Here, the column headers are also directly available in the list, hence the pd.DataFrame()
method will consider it as just another row and create a dataframe with the index numbers as column headers as shown below.
Snippet
import pandas as pd
iris = [ ('sepal_length', 'sepal_width', 'petal_length','petal_width', 'flower_type'),
('spl_len(cm)', 'spl_wid(cm)' , 'petal_len(cm)', 'petal_wid(cm)','flower_type'),
(5.1,3.5,1.4,0.2,'Iris-setosa'),
(4.9,3,1.4,0.2,'Iris-setosa'),
(4.7,3.2,1.3,0.2,'Iris-setosa'),
(4.6,3.1,1.5,0.2,'Iris-setosa'),
(5,3.6,1.4,0.2,'Iris-setosa')
]
#Create a DataFrame object with iris Data
df = pd.DataFrame(iris)
df.head(5)
When you print the dataframe, you can see that the numbers are available as column headers and the column names are available as rows separately.
Dataframe Looks Like
0 | 1 | 2 | 3 | 4 | |
---|---|---|---|---|---|
0 | sepal_length | sepal_width | petal_length | petal_width | flower_type |
1 | spl_len(cm) | spl_wid(cm) | petal_len(cm) | petal_wid(cm) | flower_type |
2 | 5.1 | 3.5 | 1.4 | 0.2 | Iris-setosa |
3 | 4.9 | 3 | 1.4 | 0.2 | Iris-setosa |
4 | 4.7 | 3.2 | 1.3 | 0.2 | Iris-setosa |
Now, you’ll see how to replace the header of the pandas dataframe with the First row.
Pandas Replace Header With First Row
When the column headers are available in the first row of the dataframe, you can make that information as a column header and remove it from the dataframe rows.
There are two methods available for it.
- Using the Slicing operator
- Using the iLOC
Let’s see these methods in detail.
Using Slicing Operator to Replace Header With First Row
The slicing operator is used to slice the rows of a dataframe from a specific index.
For example, if you want to slice the rows beginning from the index 1
, you can use the df[1:]
statement.
where,
1
denotes the beginning index of the rows to be sliced:
used to denote the range.
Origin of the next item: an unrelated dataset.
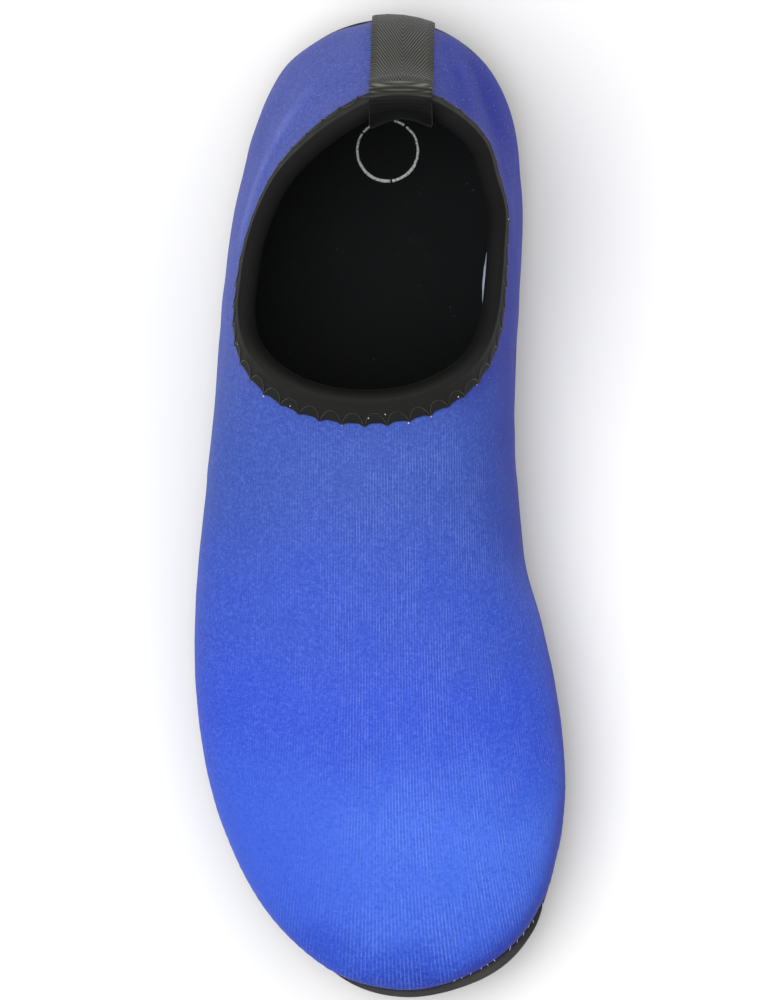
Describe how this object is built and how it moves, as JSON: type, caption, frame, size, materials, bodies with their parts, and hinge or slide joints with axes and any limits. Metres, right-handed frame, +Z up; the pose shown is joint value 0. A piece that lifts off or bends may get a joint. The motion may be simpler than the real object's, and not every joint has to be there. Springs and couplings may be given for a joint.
{
  "type": "water shoe",
  "caption": "Slip-on water shoe for the right foot: hollow knitted upper, cupped rubber sole with tread bars, elastic collar binding and heel pull loop.",
  "frame": {"origin": "bottom centre of the shoe's bounding box, on the surface that it stands on", "axes": "+Z up, +Y towards the heel, so the toe points to -Y, and +X towards the medial side"},
  "size_m": [0.0963, 0.2549, 0.0797],
  "materials": {
    "rubber": "matt moulded rubber, finely grained",
    "knit": "blue ribbed stretch knit with a satin sheen, lighter grey-blue inside",
    "foam": "black cloth-faced foam with a plain printed ring at the heel",
    "elastic": "black elastic tape, zigzag stitched",
    "webbing": "charcoal herringbone webbing"
  },
  "bodies": {
    "root": {"outsole": "rubber", "upper": "knit", "insole": "foam", "collar_binding": "elastic", "heel_pull_loop": "webbing"}
  },
  "joints": []
}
If you want to slice until a specific row, you can use that index after the:
. Otherwise, you can just use the:
. This means all the rows until the end will be sliced.
In the below snippet, the following operations happen.
- First row of the dataframe is assigned to the df.columns using the df.iloc[0] statement
- Next, the dataframe is sliced from the second row using its index 1 and assigned to the dataframe index. This will remove the first row with index
0
from the dataframe - With these steps, the header of the dataframe is replaced with the first row of the dataframe.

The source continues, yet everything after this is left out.